Ora il segretario del Pd è pure capo del governo, cosa sfuggita sia a Veltroni sia a Bersani. Ha incassato un successo storico alle elezioni europee. Eppure l’esecutivo arranca, decide poco, è paralizzato dall’arroganza accentratrice del suo numero 1 e dalla pochezza del suo staff. Sel, con cui Bersani ha conquistato la maggioranza alla Camera ma non al Senato, vota sistematicamente contro il Pd. Il Ncd, che sarebbe la seconda gamba del tavolo di Renzi, è una bolla di sapone. L’Udc e Scelta civica sono bolle già scoppiate. I grillini dialogano soltanto con i tagliagole jihadisti dell’Isis. Al Pd, insomma, non resta che Silvio Berlusconi. Esempio da manuale di eterogenesi dei fini: dovevano farlo fuori per prenderne il posto, e ora per restarci devono tenerselo buono.

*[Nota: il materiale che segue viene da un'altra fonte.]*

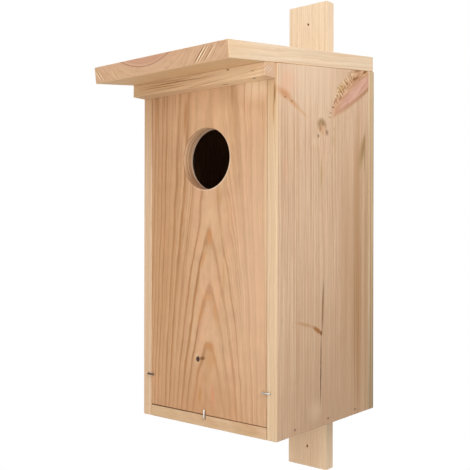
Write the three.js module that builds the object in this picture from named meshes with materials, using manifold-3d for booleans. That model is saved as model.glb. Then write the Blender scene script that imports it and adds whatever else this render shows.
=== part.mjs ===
// A wooden nest box for birds that breed in tree holes. Plain pine boards are nailed together
// into an upright box with a sloping roof. The front board has a round entrance and tilts out
// for cleaning once three bent nails are turned aside. A long lath down the back goes on a tree.
//
// Millimetres, +Z up, +Y towards the tree, so the entrance looks along -Y. The origin is the
// middle of the lath's back face.

import * as THREE from 'three';
import { mergeVertices } from 'three/addons/utils/BufferGeometryUtils.js';
import Module from 'manifold-3d';

const wasm = await Module();
wasm.setup();

// Walls
const boxWidth = 240;
const sideDepth = 231;
const sideThickness = 16;
const backThickness = 16;
const floorThickness = 15.5;
const jointGap = 0.1;

// Front board
const frontThickness = 20;
const frontSideGap = 0.6;
const frontBottomGap = 0.8;
const frontSetback = 0.3;
const frontTuck = 17;
const entranceDiameter = 84;
const entranceHeight = 364;
const woodOverEntrance = 71;

// Roof board: its slope falls to the front, where its end is cut square
const roofSlope = THREE.MathUtils.degToRad(7.1);
const roofThickness = 22;
const roofSideInset = 1.5;
const roofOverhang = 92.5;
const roofSeat = 0.3;

// Batten under the roof, across the top of the front board
const battenEndInset = 2;
const battenHeight = 16.4;
const battenDepth = 23;

// Lath on the back, with a pilot hole near each end
const lathWidth = 73;
const lathThickness = 20;
const lathLength = 744;
const lathBelow = 111.5;
const pilotDiameter = 4;
const pilotInset = 32;

// Drain holes near the floor's corners
const drainDiameter = 8;
const drainInset = 34;

// Eased edges of every sawn board
const arris = 0.6;

// Brads: thin nails with small heads, punched just below the surface
const bradLength = 40;
const lathBradLength = 32;
const bradDiameter = 2;
const bradHeadDiameter = 3.4;
const bradHeadHeight = 1.2;
const bradPoint = 3;
const bradSink = 1;
const bradClearance = 0.3;

// Bent nails that turn in the frame's front edges. Each arm stops short of the front board,
// so that the board and every nail can be moved on its own.
const turnNailDiameter = 2;
const turnNailDepth = 28;
const turnNailBend = 2;
const turnNailStand = 0.3;
const turnNailHeight = 60;
const turnNailInset = 10;
const bottomNailHeight = 11.5;
const armClearance = 0.3;

// Places of the brads, as shares of the board that they run along
const floorBradShares = [0.175, 0.52, 0.835];
const sideBradShares = [0.11, 0.5, 0.88];
const roofBradShares = [0.14, 0.52, 0.88];
const backBradShare = 0.25;
const lathBradHeightShares = [0.12, 0.88];
const lathBradWidthShare = 0.28;

// How far a cutter runs past the face that it opens
const overrun = 1;

// Corners closer than this are one corner
const weld = 0.0001;

// Flat facets round each kind of circle
const entranceFacets = 64;
const drillFacets = 16;
const nailFacets = 10;
const nailSteps = 30;

// Places that follow from the sizes
const slopeRise = Math.tan(roofSlope);
const slopeLength = Math.cos(roofSlope);
const frontHeight = entranceHeight + entranceDiameter / 2 + woodOverEntrance;
const halfWidth = boxWidth / 2;
const roofWidth = boxWidth - 2 * roofSideInset;
const battenLength = boxWidth - 2 * battenEndInset;
const innerHalfWidth = halfWidth - sideThickness;
const backFront = sideDepth + jointGap;
const backRear = backFront + backThickness;
const lathFront = backRear + jointGap;
const lathRear = lathFront + lathThickness;
const lathMiddle = lathLength / 2 - lathBelow;
const roofUnder = (y) => frontHeight + y * slopeRise;
const battenTop = roofUnder(-battenDepth) - roofSeat;
const battenBottom = battenTop - battenHeight;
const frontBottom = floorThickness + frontBottomGap;
const frontTop = battenBottom + frontTuck;
const frontHalfWidth = innerHalfWidth - frontSideGap;

// Paints for a plain view of the model
function timber(color) {
  return new THREE.MeshStandardMaterial({ color, roughness: 0.75, metalness: 0 });
}
function steel(color) {
  return new THREE.MeshStandardMaterial({ color, roughness: 0.35, metalness: 1 });
}
const finishes = {
  front: timber('#d2a679'),
  side: timber('#d9b48f'),
  frame: timber('#d5b386'),
  roof: timber('#ebcfae'),
  lath: timber('#e6c79d'),
  brad: steel('#8d8a86'),
  turnNail: steel('#b9b4ae'),
};

// Turns that lay a flat outline in the plane of each kind of board
const acrossWidth = new THREE.Euler(Math.PI / 2, Math.PI / 2, 0);
const acrossDepth = new THREE.Euler(Math.PI / 2, 0, 0);
const upright = new THREE.Euler(0, 0, 0);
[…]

Ma il Cavaliere adotta la tecnica opposta a quella usata nel suo ventennio. Non delegittima l’avversario, non lo critica neppure quando sarebbe sacrosanto: se Silvio si fosse fatto i selfie sotto i gavettoni gelati o nelle missioni-lampo sui teatri di guerra, sarebbe stato impalato dai media. A Renzi invece tutto è concesso, anche da Berlusconi. In politica estera non si combina nulla? Colpa dell’Europa. Le riforme vanno a rilento? Colpa delle burocrazie ministeriali che si oppongono al cambiamento. La ripresa non arriva? Colpa delle tasse imposte da Monti e Letta.

La lunga estate al fresco di Arcore serve al Cav per preparare non la nuova «traversata del deserto», ma la definizione di una nuova immagine. Invece che andare a farsi spianare le rughe o piantare la nuova capigliatura, Berlusconi fa un lifting politico, cancella pretese ad personam e si ripresenta con una faccia rassicurante, l’argine agli estremismi di Sel e M5S, il puntello più solido dei partitini centristi, più concreto con le sue «agende» peraltro non richieste: su tutte, l’agenda economica e quella della giustizia. Perché il Cavaliere non è come i grillini che urlacchiano senza proporre: lui ha ricette sicure. Giù le tasse, nuovo mercato del lavoro e soprattutto ramazza con la magistratura.

La strategia autunnale di Silvio non prevede altre promesse ma ha obiettivi precisi da raggiungere, come la mano pesante sulle intercettazioni, l’altolà al ritorno del reato di falso in bilancio, la responsabilità diretta dei magistrati, l’abolizione dell’obbligatorietà dell’azione penale. Da Arcore il leader di Forza Italia è come se fosse sulla sponda del fiume cinese in attesa che passi il cadavere del nemico. «In autunno i nodi verranno al pettine», ripete a chi va a trovarlo nel suo ritiro brianzolo. E lui sarà lì, con la faccia nuova da padre della patria, a soccorrere il soldato Renzi per chiedergli il conto al momento di votare la riforma della giustizia.